The education at Umea Institute of Design is characterised by strong cooperation with both local and foreign industry. In addition to support during the thesis work, the students participate in several sponsored projects during the Masters Programme. Experienced tutors and a strong commitment within the Swedish automotive industry to educate better vehicle designers have helped to boost each years students results. Cooperation partners have included: Volvo Car Corporation, Volvo Trucks, Scania, SAAB, Komatsu Construction Equipment, Toyota Corporation, Nokia, Sony Ericsson, ABB, and Microsoft Corporation
Umea students are finding increasing opportunities to extend their training on overseas internship programmes with Toyota Group (Japan), DaimlerChrysler (Germany), GM Europe (Germany), IDEO (USA), Kiska Design (Austria) among others. The combination of a strong selection process, high quality education and small classes have helped to generate the impressive figure of 95% employed graduates within six months following the programme conclusion every year.
The school is expanding in several areas. Two new courses were recently added: Introduction to Industrial Design, and Advanced Visualisation and Animation (both with a 1 year duration). Construction is almost completed on a major building extension which will offer over 30% more space for staff, researchers and students. This will provide new classrooms, new workshops, new social areas, new working places for staff and researchers. Facilities will include a full scale 5-axis Kolb milling and scanning equipment (as used by Volvo Cars and BMW). The school's intention is to provide unique and modern automotive modelling education.

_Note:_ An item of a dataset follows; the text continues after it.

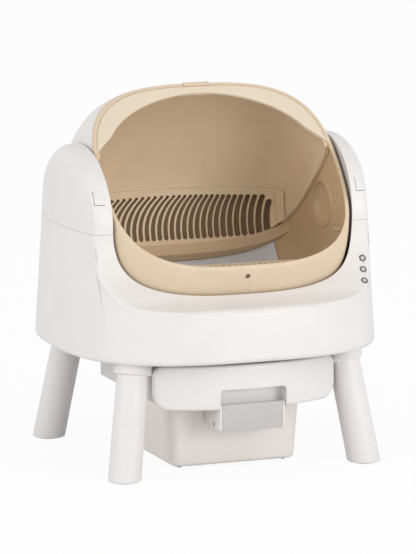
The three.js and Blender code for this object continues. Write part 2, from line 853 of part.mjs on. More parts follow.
gearmotor = gearmotor.subtract(
  bar(
    point(gearStart, 0, pinionHeight), point(shaftEnd + seatGap, 0, pinionHeight),
    shaftRadius + seatGap, undefined, 20,
  ),
);
add("gearmotor", gearmotor, metal);

// A toothed wheel about X: the middle of its first tooth points at an angle from +Y towards +Z.
function toothedWheel(teeth, x0, x1, firstDeg) {
  const pitch = (toothModule * teeth) / 2;
  const tip = pitch + toothModule;
  const rootRadius = pitch - toothModule * (5 / 4);
  const step = (Math.PI * 2) / teeth;
  const first = THREE.MathUtils.degToRad(firstDeg);
  const outline = [];
  for (let i = 0; i < teeth; i += 1) {
    const middle = first + i * step;
    const corners = [
      [rootRadius, -toothRootShare], [tip, -toothTipShare],
      [tip, toothTipShare], [rootRadius, toothRootShare],
    ];
    for (const [radius, share] of corners) {
      const turn = middle + (share * step) / 2;
      outline.push(new THREE.Vector2(radius * Math.cos(turn), radius * Math.sin(turn)));
    }
  }
  return prismX(new THREE.Shape(outline), x0, x1);
}

const pinion = toothedWheel(pinionTeeth, gearStart, gearStart + pinionWidth, 90 + 180 / pinionTeeth)
  .add(bar(point(bracketInner + shaftReach / 2, 0, 0), point(shaftEnd, 0, 0), shaftRadius, undefined, 20))
  .translate([0, 0, pinionHeight]);
add("pinion", pinion, metal);

// Drum bowl: wall, lip, rear sill, hubs with a dish on their inner side, and a peg on either side

const drumOuter = barrel(drumRadius, drumHalfWidth);
const drumInner = barrel(drumRadius - drumWall, drumHalfWidth - drumWall);
const slab = (h0, h1, t0, t1) => box(-far, far, t0, t1, h0, h1);
const bowlTop = splitOffset - halfGap;

const lipRing = slab(mouthOffset - lipDepth, far, -far, far)
  .subtract(barrel(drumRadius - lipWidth, drumHalfWidth - lipWidth));
const sillBlock = slab(-far, 0, bowlTop - sillHeight, far).subtract(barrel(sillRadius, sillHalfWidth));
let bowl = drumOuter.intersect(slab(-far, mouthOffset, -far, bowlTop))
  .subtract(drumInner.subtract(lipRing).subtract(sillBlock));
for (const side of [-1, 1]) {
  bowl = bowl.add(
    bar(point(side * hubInset, 0, 0), point(side * hubReach, 0, 0), hubRadius, undefined, 32),
  );
  const dish = new THREE.SphereGeometry(dishRadius, 24, 10).rotateZ(Math.PI / 2);
  dish.scale(dishDepth / dishRadius, 1, 1).translate(side * hubInset, 0, 0);
  bowl = bowl.subtract(solid(dish));
  bowl = bowl.subtract(
    bar(
      point(side * (hubReach - hubHollowDepth), 0, 0), point(side * (hubReach + overrun), 0, 0),
      hubHollowRadius, undefined, 24,
    ),
  );
  bowl = bowl.add(
    bar(
      pointInDrum(side * pegStart, -pegDepth, -pegDrop), pointInDrum(side * pegEnd, -pegDepth, -pegDrop),
      pegRadius, undefined, 12,
    ),
  );
}
const screwTurn = THREE.MathUtils.degToRad(lipScrewDeg);
const screwPoint = (radius) => pointInDrum(0, radius * Math.cos(screwTurn), radius * Math.sin(screwTurn));
const screwBar = (from, to, radius) => bar(screwPoint(from), screwPoint(to), radius, undefined, 16);
const screwHole = screwBar(lipScrewInner - seatGap, drumRadius + overrun, lipScrewShankRadius + seatGap)
  .add(screwBar(lipScrewSeat, drumRadius + overrun, lipScrewRadius + seatGap));
add("drum_bowl", bowl.subtract(screwHole), tan, drumGroup);
const lipScrew = screwBar(lipScrewInner, lipScrewSeat + seatGap * 2, lipScrewShankRadius)
  .add(screwBar(lipScrewSeat + seatGap, lipScrewFace, lipScrewRadius));
add("lip_screw", lipScrew, metal, drumGroup);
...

With its location in the small city of Umea in the north of Sweden, a high proportion of international students, small numbers (total of 120 students divided into 11 classes), 24-hour access to the studios, and support from the local community, the school has a unique and friendly atmosphere.
In addition to being ranked as the best industrial design education in Sweden, students from the school have had quite a successful performance in recent international automotive design competitions such as the Interior Motives Student Design Awards, Motor Trend competition,and Michelin Challenge Design.